Takeaway: We’ve been saying that this stock should be a teenager since $66 – and this print should send it further on its way. Best Idea Short.

The RVLV 2Q print was clear confirmation of the model and multiple risk we’ve been highlighting and why it’s in our top 3 of Best Idea Shorts. A headline miss for RVLV, 2% revenue miss and EPS of $0.22 vs $0.31 expected . Revenue slowed to 27% growth YY from 59% last Q.  Gross margin expanded 30bps, but at a slowing rate, while SG&A deleveraged significantly, driving EBIT margins down 620bps YY.  EBITDA inflected from 35% growth last Q, to 24% decline. As for the guidance trend. The CFO was relatively clear about the direction of the model.  July has slowed to 10% growth, management expects further slowing in the rest of 3Q. The CFO then flagged 4Q as the most difficult comp, meaning expect further slowdown in 4Q.  To us that says 4Q is likely to be negative while the street is currently modeling mid-teens growth.  Then there’s margins… the CFO expects gross margin performance to weaken in 3Q to 53.5% and 54%, or 150bps below the street, and then be worse again in 4Q. We’re not sure even management realizes how bad margins could get in 2H.  The company now has a problem with rising returns and rapidly building inventories.  On inventories, management struggled to characterize it’s problem.  The balance is up 76% YY and the company admitted it has too much, but it also noted it has high quality inventory, and that it will retain its value, but because of softening demand, and the desire to reduce that inventory, there will be some measured promotions.  Maybe this is possible in a normal environment, but EVERY APPAREL COMPANY HAS TOO MUCH INVENTORY.  Good luck moving inventory in a measured fashion when every company is trying to clear product at the same time.  Margins can easily disappoint again in 3Q and 4Q. Let’s not forget that this model is supposed to be built on full price sell through with limited excess inventory.  Yet this is now the second time in 3 years that it has an building inventory problem.  The model has changed/eroded due to overassortment and eroding customer connectivity -- especially upon reopening.
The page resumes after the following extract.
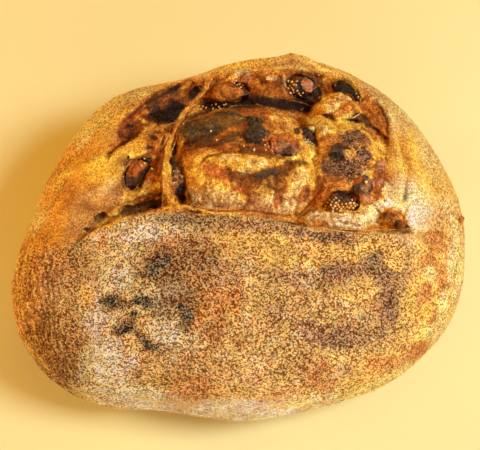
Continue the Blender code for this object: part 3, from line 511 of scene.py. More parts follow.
FIG_PAINT = (
    # The torn fig on the left
    ("umber", 0.9, 0.6, 0.4, (135, 171, 18, 22)),
    ("red", 0.9, 0.8, 0.5, (136, 165, 9, 8), (132, 172, 6, 6)),
    ("orange", 0.7, 0.8, 0.6, (137, 163, 6, 4)),
    ("violet", 0.9, 0.6, 0.4, (128, 181, 5, 6), (146, 160, 4, 3)),
    ("char", 0.85, 0.5, 0.3, (2, (129, 157), (138, 159), (149, 157)), (2, (146, 168), (138, 182),
     (130, 190))),
    # The fig beside the strand
    ("umber", 0.95, 0.6, 0.3, (178, 179, 10, 24, -8)),
    ("mauve", 0.8, 0.8, 0.6, (179, 176, 5, 8, -10), (175, 186, 4, 5)),
    ("red", 0.8, 0.7, 0.5, (174, 189, 3, 6), (176, 181, 3, 2)),
    ("char", 0.9, 0.5, 0.3, (171, 163, 2.6, 4), (182, 191, 3, 7, -10), (183, 170, 2, 5)),
    # Painted highlights on the fig's folds
    ("pale", 0.8, 0.3, 0.4, (1.0, (172, 178), (178, 176), (184, 177)), (0.9, (172, 183), (178, 182)),
     (0.9, (173, 171), (179, 172))),
    # The glossy flesh at the back
    ("rust", 0.9, 0.6, 0.3, (229, 89, 24, 12)),
    ("orange", 0.9, 0.8, 0.5, (221, 91, 13, 6), (240, 93, 11, 5, 10)),
    ("amber", 0.8, 0.8, 0.4, (232, 97, 14, 4, 6)),
    ("umber", 0.9, 0.8, 0.4, (240, 84, 8, 3.4, 20), (214, 84, 4, 4), (248, 92, 3, 5)),
    # The seeded fig at the back
    ("char", 0.96, 0.6, 0.2, (303, 88, 18, 15)),
    ("sienna", 0.8, 0.8, 1.0, (292, 86, 7, 10), (298, 77, 8, 4)),
    ("pink", 0.95, 1.0, 0.4, (308, 85, 6, 5, 20)),
    ("violet", 0.9, 1.0, 0.5, (312, 79, 6, 3, 20), (316, 86, 2.4, 6, 10), (307, 98, 5, 2)),
    ("red", 0.8, 0.6, 0.8, (305, 83, 3, 2), (1.2, (303, 88), (309, 91), (315, 88))),
    # The skin at the back on the right
    ("char", 0.95, 0.6, 0.2, (346, 90, 18, 12, 35)),
    ("rust", 0.8, 0.8, 0.9, (347, 96, 6, 4), (333, 83, 2.4, 2)),
    ("orange", 0.7, 0.6, 0.4, (346, 96, 3, 2), (362, 99, 4, 2, 20)),
    # The dark skin and the slice on the middle mound
    ("char", 0.9, 0.6, 0.2, (257, 131, 14, 17)),
    ("slate", 0.6, 0.8, 0.7, (258, 132, 9, 8), (251, 121, 4, 4)),
    ("sienna", 0.95, 0.6, 0.3, (283, 144, 20, 13)),
    ("red", 0.9, 0.8, 0.4, (270, 144, 6, 9), (278, 137, 8, 4), (293, 141, 6, 6)),
    ("mauve", 0.85, 0.8, 0.5, (284, 148, 9, 7), (292, 150, 5, 5)),
    ("violet", 0.8, 0.7, 0.5, (288, 151, 6, 4)),
    ("orange", 0.7, 0.6, 0.4, (289, 136, 5, 3)),
    ("pink", 0.7, 0.4, 0.4, (1.0, (272, 136), (273, 146), (272, 154)), (0.9, (297, 140), (299, 148),
     (294, 155))),
    # The fig in the valley
    ("char", 0.95, 0.6, 0.2, (308, 136, 11, 10, 20)),
    ("red", 0.95, 0.5, 0.3, (298, 131, 4.5, 3.4)),
    ("violet", 0.7, 0.6, 0.5, (308, 136, 5, 4, 20)),
    ("cream", 0.8, 0.6, 0.5, (309, 143, 7, 2.4, 25)),
    # The knob in the scorched dough
    ("slate", 0.9, 0.8, 0.4, (336, 153, 7, 6)),
    ("char", 0.95, 0.8, 0.6, (337, 155, 6, 4, 20)),
    ("sand", 0.8, 0.8, 0.6, (347, 154, 4.4, 5)),
    ("gold", 0.6, 0.5, 0.8, (348, 153, 2, 3)),
    # The dark fig on the right
    ("violet", 0.9, 0.7, 0.4, (363, 185, 11, 9)),
    ("red", 0.9, 0.6, 0.4, (356, 180, 5, 4)),
    ("mauve", 0.8, 0.6, 0.5, (365, 187, 5, 4), (369, 181, 3, 3)),
    # The seeded fig on the right
    ("sienna", 0.95, 0.6, 0.3, (343, 201, 19, 12)),
    ("violet", 0.9, 0.8, 0.6, (335, 200, 7, 3, -10), (347, 202, 6, 2)),
    ("char", 0.97, 0.8, 0.3, (344, 195, 7, 4.4, 25), (352, 199, 4, 3, 40)),
    ("rust", 0.7, 0.6, 0.7, (334, 206, 8, 3), (352, 206, 6, 3)),
    # The torn bits in the corner
    ("sienna", 0.95, 0.6, 0.4, (395, 220, 14, 10)),
    ("umber", 0.9, 0.8, 0.8, (389, 215, 6, 3, 20), (399, 223, 7, 3, 40)),
    ("rust", 0.8, 0.8, 0.7, (389, 217, 4, 3), (400, 223, 5, 4)),
    ("orange", 0.8, 0.8, 1.0, (394, 218, 5, 3), (402, 226, 5, 2), (388, 219, 3, 3)),
)  # fmt: skip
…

There’s your multiple risk as the market realized this is not much different from an online department store.  This is one of the few apparel names that has both downside to estimates AND the multiple over a TREND and TAIL duration. Even though the stock is getting clocked after hours, we think it’s heading lower still.   We went short this stock at $66, we won’t touch it long-side until it falls well below $15.